[lbo-talk] Re:What should prospective Canadian Managers know...

Steve Bruns sdbruns at telus.net
Thu Nov 6 08:55:48 PST 2003


My experience is that working in BC in a non-union position gives me rights and benefits that my $90/mo (US) union dues couldn't negotiate into the CBA when I worked in the US.

Union penetration in BC is still about 35% of the workforce even under the withering attack of Gordon Campbell's BC "Liberal" government. It seems every public service and public corporation in this province is for sale in a really ham-handed attempt at union busting. BCHydro, (or whatever it is called now) the electric utility, had its billing function sold off to Accenture, the ex Arthur Andersen, Bermuda based company.
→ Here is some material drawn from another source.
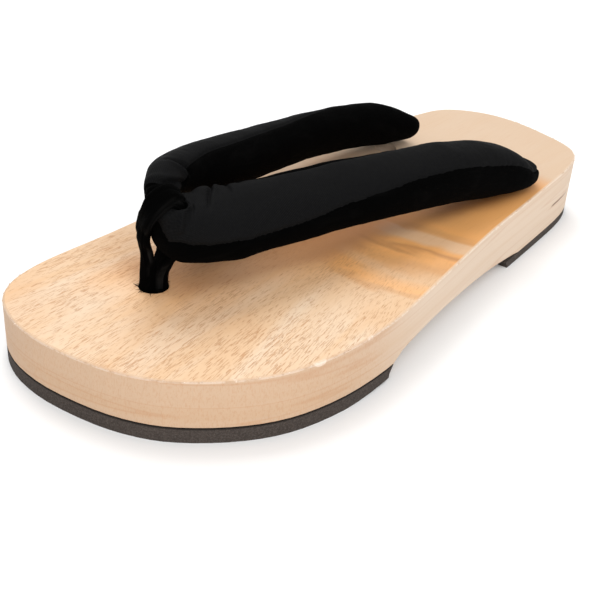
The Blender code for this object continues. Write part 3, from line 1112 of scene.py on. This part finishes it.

Canadians of my acquaintance generally tolerate Americans, despise the US government but have a strange fascination with their southern neighbor, a kind of Disneyland with greenbacks thing. Even though the rising Canadian dollar is hurting manufacturing /export business (and costing jobs), a lot of the folks I know here dream of the day when they can tour the US with the CDN$ at par.

Steve

Penticton, BC

Message: 15 From: JBrown72073 at cs.com Date: Thu, 6 Nov 2003 09:48:03 EST Subject: [lbo-talk] Re:What should prospective Canadian Managers know... To: lbo-talk at lbo-talk.org Reply-To: lbo-talk at lbo-talk.org


>>If I were describing American world views to an alien from another planet,
>>your suggestions would be perfect, but given that Canadians have an almost
>>smug sense of moral superiority - I fear that this would only be setting
>>them up for an ass-kicking when they are older. Now I can solve this
>>problem myself, to tell the Canadian Students to get over
>>themselves. However, now I fear that I might be encouraging them to sell
>>out their moral standards in the pursuit of material wealth, i.e. They
>>can be poor and feel morally superior or they can be rich and try to
>>accommodate their American peers.
>
>

Alrighty then. How 'bout assigning them excerpts of Robert Justin Goldstein's Political Repression in Modern America from 1870 to 1976 to show that while everyone thinks U.S. workers are a bunch of wimps and sycophants (cause we live in such a "free" society, see? so we should be able to organize, right?) we're really not. If we had Canadian labor law we'd have Canadian unionization rates.